Kelly Muzyczka, mother of three from Pittsburgh, Pa., believes that it is very important to teach your children what true hunger is and not to eat out of habit or social reasons. "I think it's very important that children are encouraged to respect what their bodies tell them," Muzyczka says. "The weirdest thing I ever heard was someone saying, 'You should have snack soon because if you don't eat now, you won't be allowed to eat until dinner.' What does that teach a child? When you eat is more important than when your body is hungry. It makes no sense to me."
Linda Kazakis from Greenville, S.C., is also very in tune to how and when her children eat. She believes it is important to teach children why they get hungry in the first place. "Teach them from the get go what food is for and what it is not for," Kazakis says. "You eat to live and you eat as healthy as you can to feel the best you can."
Peggy O'Shea is a Boston-based registered dietician and president of the Massachusetts Dietetic Association. She believes that teaching children to know how hungry feels is crucial to their future health, but maintains that children have an innate knowledge of their own needs. It is our job as parents to reinforce those appetite cues in order to maintain a healthy balance.

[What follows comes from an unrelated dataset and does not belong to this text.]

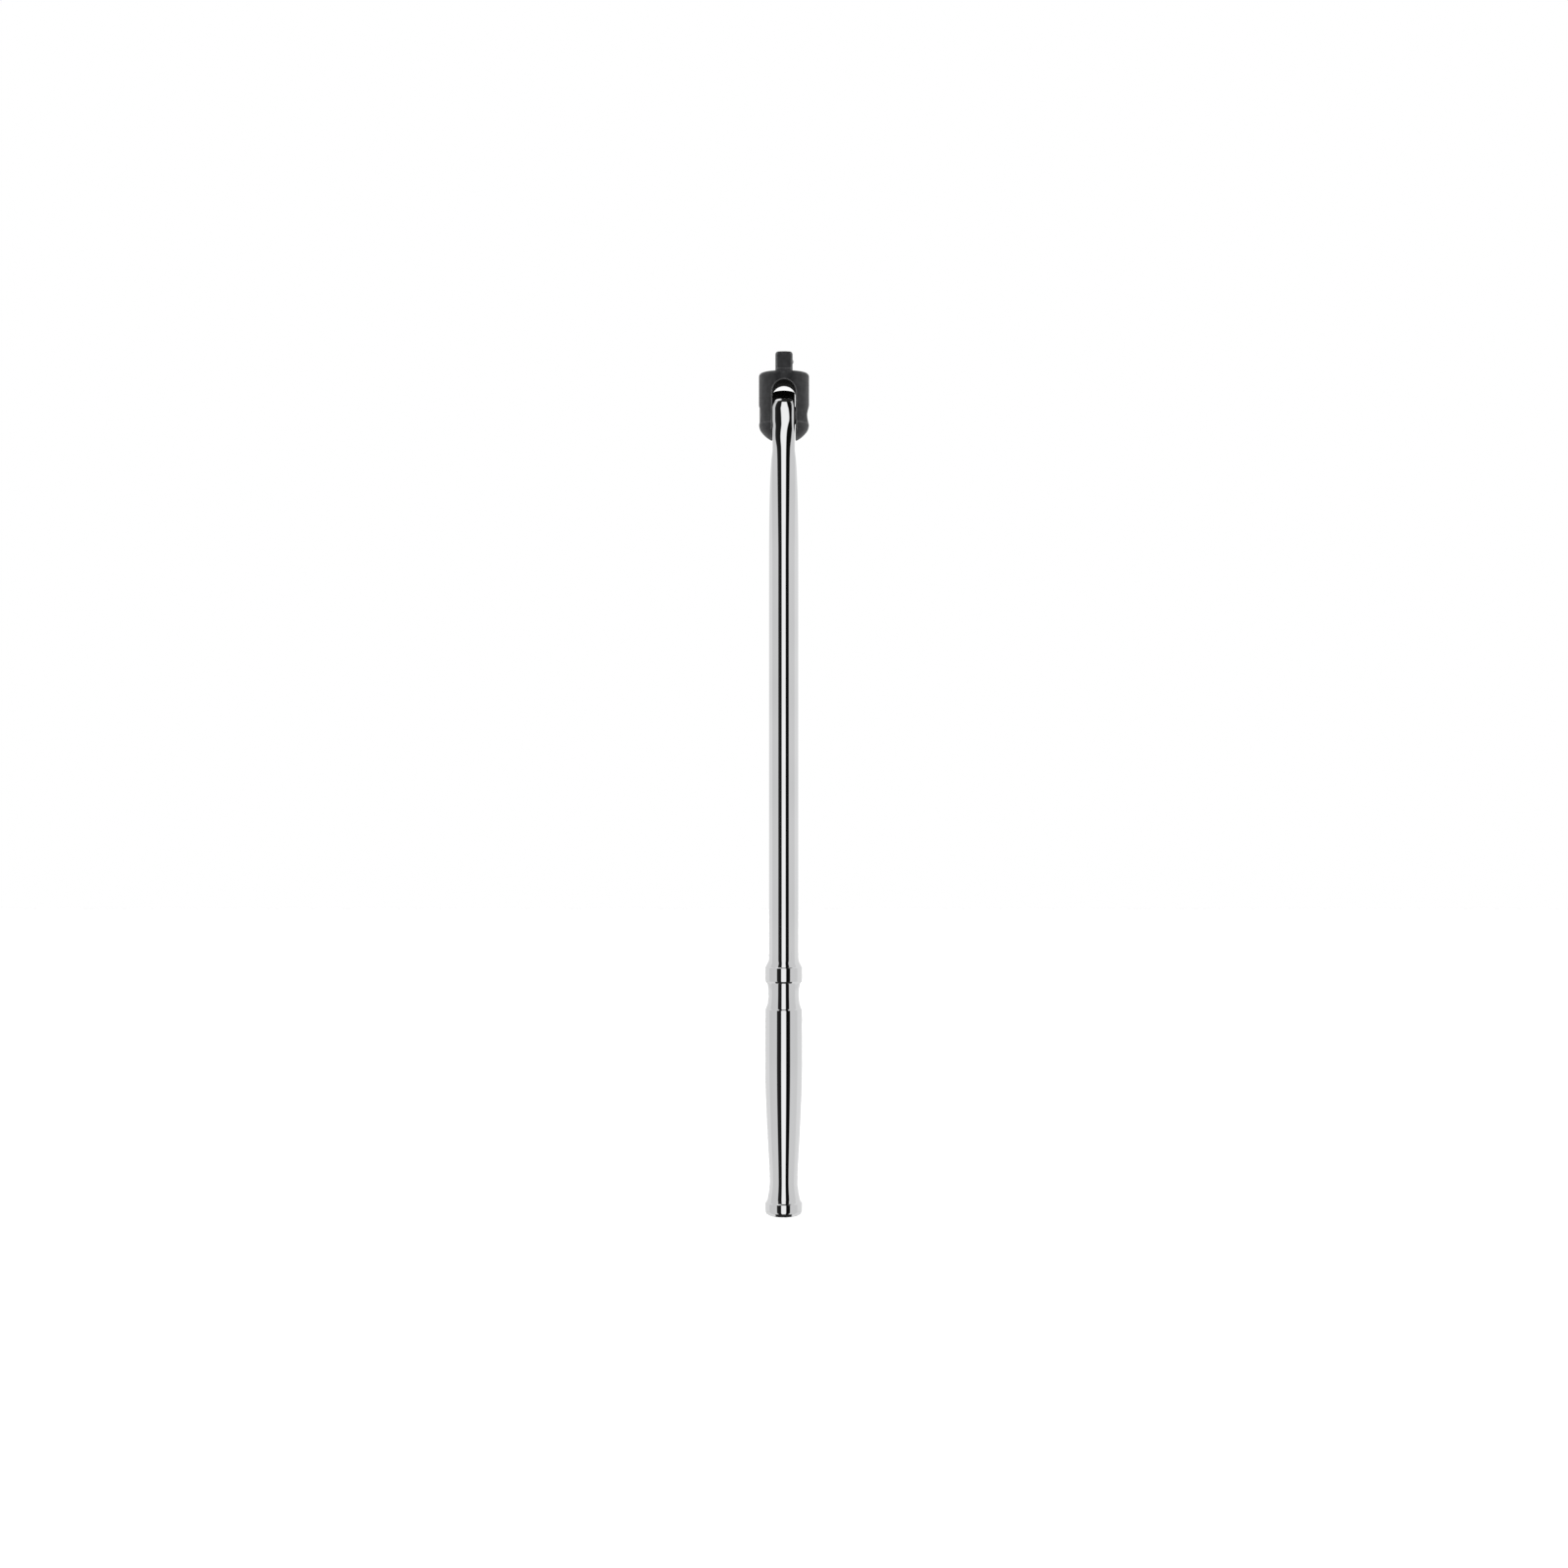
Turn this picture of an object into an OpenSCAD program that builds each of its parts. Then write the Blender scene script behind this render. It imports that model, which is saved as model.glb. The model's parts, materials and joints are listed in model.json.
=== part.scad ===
// Flex-head breaker bar with a half-inch square drive.
// The bar stands upright: +Z points out of the drive square, X runs along the pivot pin,
// and the origin is the centre of the shoulder that a socket seats against.

/* [Drive square] */
// Width of the drive square across its flats
square_w = 12.7; // [12.6:0.05:12.75]
// Length of the drive square above the shoulder
square_len = 15.8; // [15:0.1:17]
// Flat ground on each long corner of the square
square_corner = 1.0; // [0.6:0.1:1.4]
// Rounding of the edges at the tip of the square
tip_round = 2.0; // [1:0.1:2.4]
// Fillet where the square meets the shoulder
root_fillet = 1.8; // [1:0.1:2.2]

/* [Drive head] */
// Diameter of the head
head_d = 37; // [35:0.5:39]
// Depth of the pivot axis below the shoulder
pivot_drop = 31.2; // [30.5:0.1:32]
// Radius of the ball-shaped lower end, about the pivot
head_end_r = 20.7; // [20.2:0.1:21]
// Rounding of the top edge of the head
head_round = 2.8; // [2:0.1:3.2]
// Width of the slot between the two ears
slot_w = 17.1; // [16.9:0.1:17.3]
// Depth of the top of the slot's arch below the shoulder
slot_top = 7.1; // [6.8:0.1:7.4]

/* [Pivot pin] */
// Diameter of the pivot pin
pin_d = 13; // [12:0.1:13.2]
// Reach of the pin from the middle of the head towards -X
pin_reach_left = 18.0; // [17:0.1:18.2]
// Reach of the pin from the middle of the head towards +X
pin_reach_right = 17.0; // [16.5:0.1:18]
// Bevel on the ends of the pin
pin_bevel = 0.9; // [0.5:0.1:1.2]
// Gap between the pin and the bore in the tang, on each side
pin_gap = 0.05; // [0.03:0.01:0.08]

/* [Tang] */
// Thickness of the tang and the neck between their flats
tang_t = 16.4; // [16.1:0.1:16.5]
// Radius of the tip of the tang, about the pivot
tang_tip_r = 18.4; // [18:0.1:18.6]
// Half the depth of the tang from its front edge to its back edge
tang_half_depth = 18; // [17:0.1:18]
// Radius of the crown on the edge of the tang
tang_crown_r = 24; // [20:1:30]
// Radius of the corners between the crown and the flats
tang_corner_r = 3; // [2.5:0.1:3.5]
// Gap between the tang and the ear that it is pushed against
tang_gap = 0.1; // [0.08:0.01:0.15]

/* [Shaft and grip] */
// Diameter of the straight shaft
shaft_d = 21.6; // [21:0.1:22]
// Distance from the shoulder to the end of the butt
bar_end = 621.5; // [615:0.5:630]
// Diameter of the collar above the grip
collar_d = 27.2; // [26.6:0.1:27.4]
// Diameter of the groove between the collar and the grip
groove_d = 22.4; // [22:0.1:23]
// Largest diameter of the grip
grip_d = 27.2; // [26.6:0.1:27.4]
// Smallest diameter of the grip, near the butt
waist_d = 20.4; // [20:0.1:21.4]
// Diameter of the butt
butt_d = 27.1; // [26.6:0.1:27.2]

/* [Spring balls] */
// Diameter of the detent ball and of the friction ball
ball_d = 3.5; // [3.4:0.1:3.6]
// How far the detent ball stands out of the square
detent_proud = 0.9; // [0.7:0.1:1]
// Height of the detent ball above the shoulder
detent_height = 8.4; // [7.5:0.1:9]
// Distance of the friction ball behind the pivot
friction_offset = 9.6; // [9.5:0.1:9.8]
// Gap between a ball and its bore, on each side
ball_gap = 0.05; // [0.03:0.01:0.08]
// Diameter of the spring wire
wire_d = 0.5; // [0.4:0.05:0.6]
// Turns in each spring
spring_turns = 7; // [5:1:8]

/* [Hidden] */
$fn = 96;

// Gap between the friction ball and the ear it bears on, which keeps the solids apart
ball_contact_gap = 0.02;
// Length that cutting tools run past the faces they cut
overshoot = 30;

head_r = head_d / 2;
slot_r = slot_w / 2;
pin_r = pin_d / 2;
ball_r = ball_d / 2;
ball_bore_r = ball_r + ball_gap;

// The friction spring pushes the tang against the -X ear, so the bar sits off centre
bar_x = -(slot_w - tang_t) / 2 + tang_gap;

// Detent ball, in a blind bore from the +X face of the square
detent_x = square_w / 2 + detent_proud - ball_r;
detent_bore_end = -1.5;

// Friction ball, in a blind pocket from the +X face of the tang
friction_x = slot_r - ball_contact_gap - ball_r;
friction_bore_end = -1.2;

// Depths below the shoulder at which the forged end changes. The flats run on below the head,
// far enough to clear the ears at every angle.
tang_end = 36;
flats_end = 57;
forging_end = 125;
// Half width that the forging keeps at its end, just over the shaft's radius
forging_end_r = shaft_d / 2 + 0.2;

// Radius of the blank around the tang
blank_r = tang_half_depth + 0.4;

// Depths below the shoulder of the turned features
collar_top = 438.8;
collar_bottom = 447.8;
collar_rise = 8.8;
groove_mid = 458;
grip_top = 470;
grip_swell_end = 508;
waist = 596;
flare_end = 609;
butt_top = 612.2;
// Rounding of the end of the butt, across and along the bar
butt_round_r = 6;
butt_round_h = 4.3;

// Point at t along a cubic curve with four control points
function curve_point(p, t) =
    pow(1 - t, 3) * p[0] + 3 * pow(1 - t, 2) * t * p[1]
    + 3 * (1 - t) * t * t * p[2] + pow(t, 3) * p[3];

// Points along a cubic curve, from just after its start to its end
function curve(p, steps) = [for (i = [1 : steps]) curve_point(p, i / steps)];

// Points along an arc about centre, from angle a0 to a1
function arc(centre, r, a0, a1, steps) =
    [for (i = [0 : steps]) centre + r * [cos(a0 + (a1 - a0) * i / steps), sin(a0 + (a1 - a0) * i / steps)]];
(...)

"If a child says they are hungry just after breakfast and is told they 'just ate' or that they must 'wait until lunchtime,' they may begin to ignore the normal hunger cues and instead recognize eating in relation to time of day or associate eating with certain activities," O'Shea says. "Instead, consider offering a small, healthy snack – if they are hungry they will eat it. This will help to ensure that the body isn't retrained to focus on external cues rather than true hunger needs."